* START *

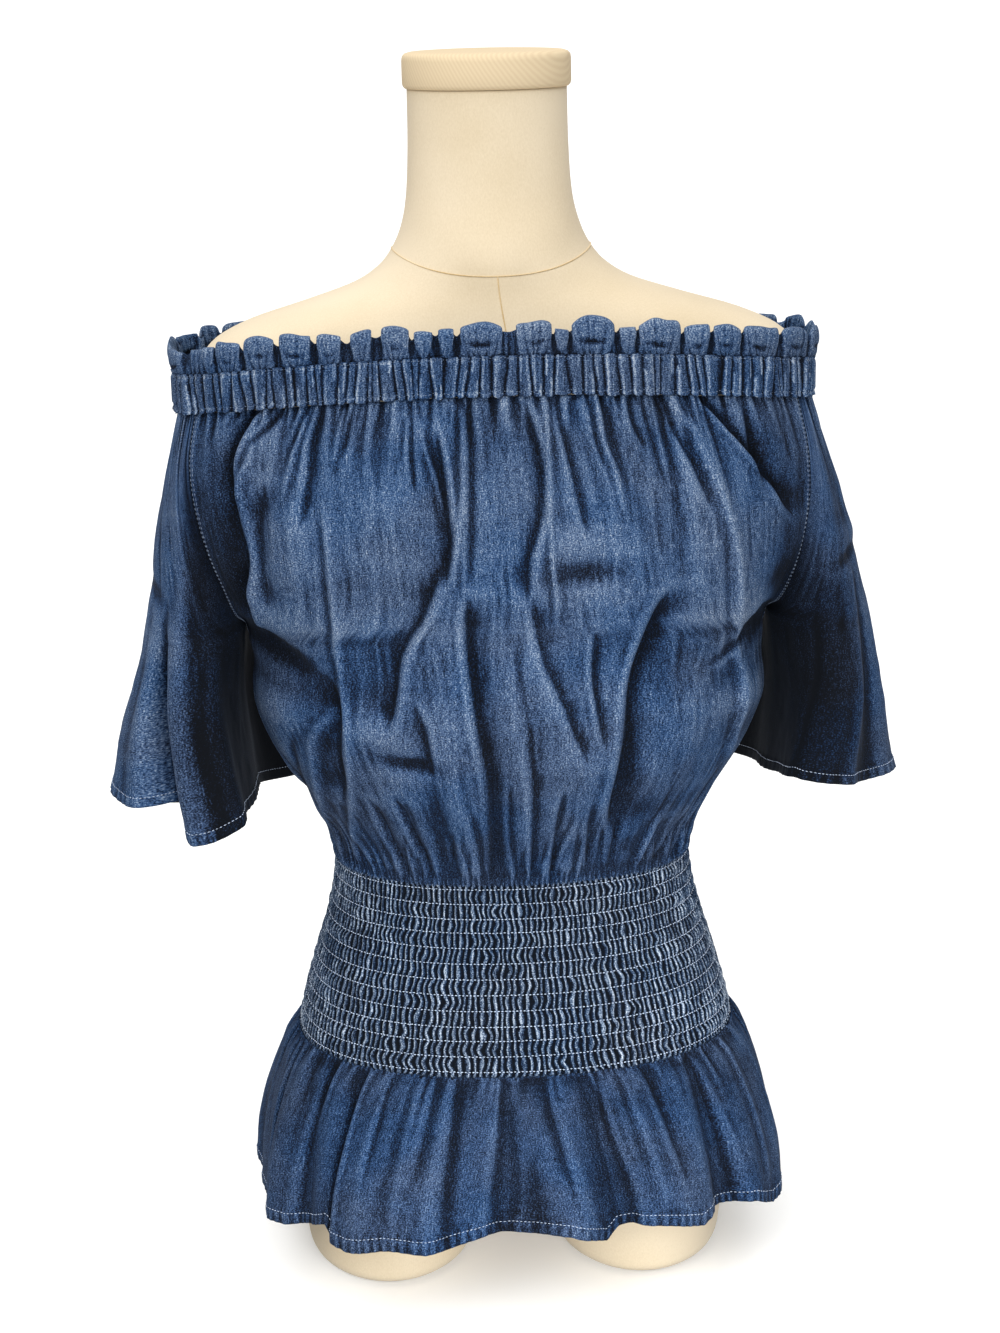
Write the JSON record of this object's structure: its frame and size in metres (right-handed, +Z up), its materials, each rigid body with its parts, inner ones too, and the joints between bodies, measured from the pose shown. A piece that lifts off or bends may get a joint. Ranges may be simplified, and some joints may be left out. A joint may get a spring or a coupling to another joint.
{
  "type": "peasant blouse on dress form",
  "caption": "Off-the-shoulder denim blouse with a ruffled elastic neckline, open flutter sleeves, shirred waist and peplum, worn on a limbless cream dress form",
  "frame": {"origin": "centre of the whole part's footprint, on the surface that the form's two flat thigh ends stand on", "axes": "+Z up, the blouse faces -Y, and the wearer's left sleeve is at +X"},
  "size_m": [0.5236, 0.312, 0.81],
  "materials": {
    "denim": "mid-blue lightweight denim with a slubby vertical grain",
    "shirred_denim": "the same denim, shirred, with paler worn ridges",
    "form_cloth": "matt cream cotton jersey cover",
    "cap_cloth": "matt cream cloth with a fine slanting weave"
  },
  "bodies": {
    "root": {"form_body": "form_cloth", "form_neck_cap": "cap_cloth", "neck_ruffle": "denim", "neck_casing": "denim", "bodice_front": "denim", "bodice_back": "denim", "sleeve_right": "denim", "sleeve_left": "denim", "waist_front": "shirred_denim", "waist_back": "shirred_denim", "peplum_front": "denim", "peplum_back": "denim"}
  },
  "joints": []
}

* END *

GIVEN PROBLEM: Print the listing above in its entirety, with every line exact.

REPLY:
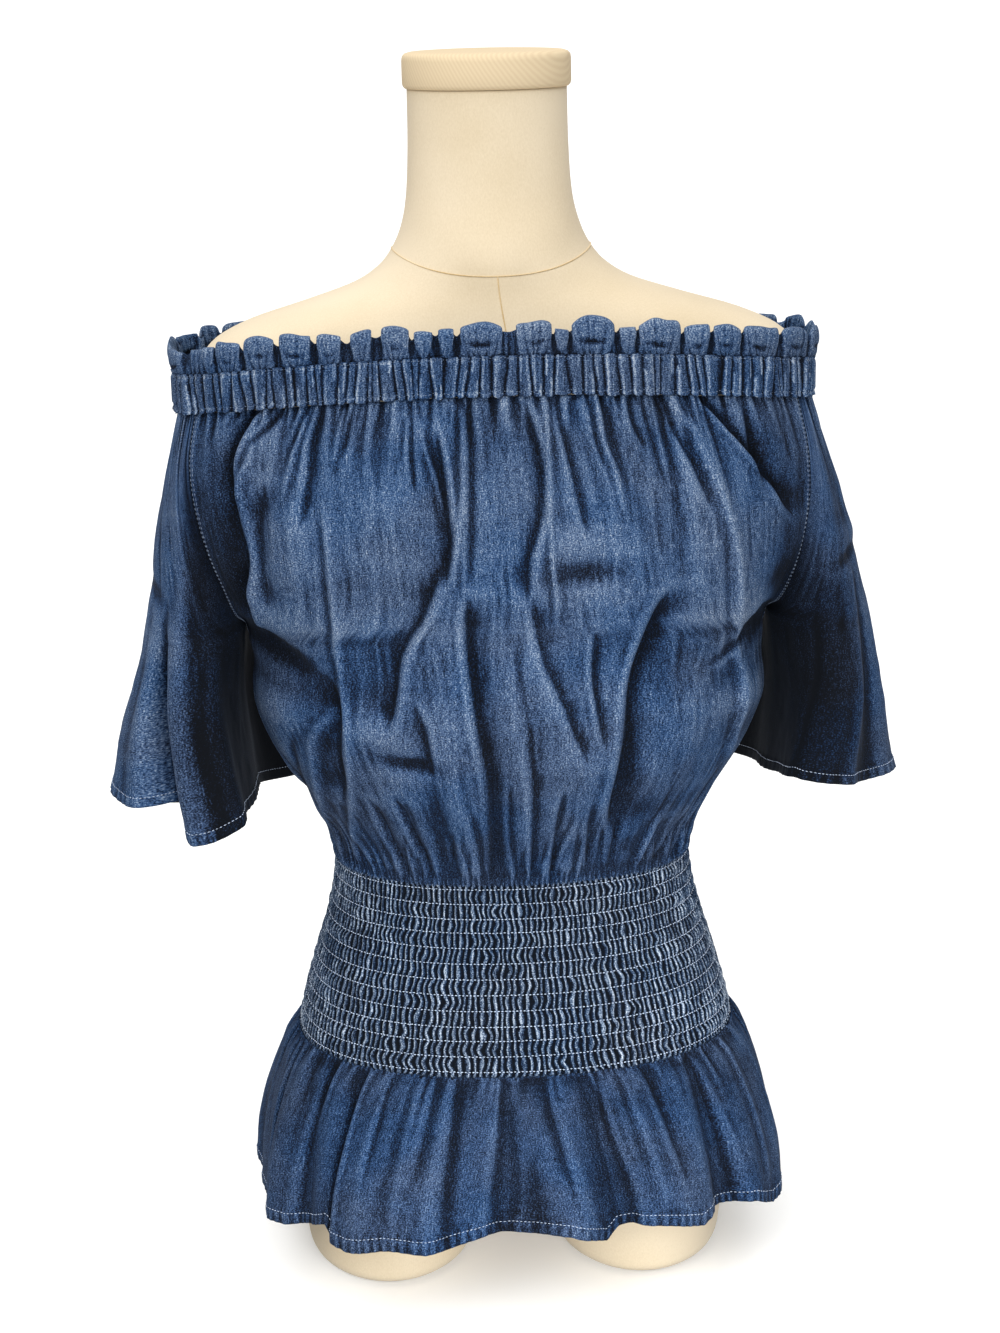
Write the JSON record of this object's structure: its frame and size in metres (right-handed, +Z up), its materials, each rigid body with its parts, inner ones too, and the joints between bodies, measured from the pose shown. A piece that lifts off or bends may get a joint. Ranges may be simplified, and some joints may be left out. A joint may get a spring or a coupling to another joint.
{
  "type": "peasant blouse on dress form",
  "caption": "Off-the-shoulder denim blouse with a ruffled elastic neckline, open flutter sleeves, shirred waist and peplum, worn on a limbless cream dress form",
  "frame": {"origin": "centre of the whole part's footprint, on the surface that the form's two flat thigh ends stand on", "axes": "+Z up, the blouse faces -Y, and the wearer's left sleeve is at +X"},
  "size_m": [0.5236, 0.312, 0.81],
  "materials": {
    "denim": "mid-blue lightweight denim with a slubby vertical grain",
    "shirred_denim": "the same denim, shirred, with paler worn ridges",
    "form_cloth": "matt cream cotton jersey cover",
    "cap_cloth": "matt cream cloth with a fine slanting weave"
  },
  "bodies": {
    "root": {"form_body": "form_cloth", "form_neck_cap": "cap_cloth", "neck_ruffle": "denim", "neck_casing": "denim", "bodice_front": "denim", "bodice_back": "denim", "sleeve_right": "denim", "sleeve_left": "denim", "waist_front": "shirred_denim", "waist_back": "shirred_denim", "peplum_front": "denim", "peplum_back": "denim"}
  },
  "joints": []
}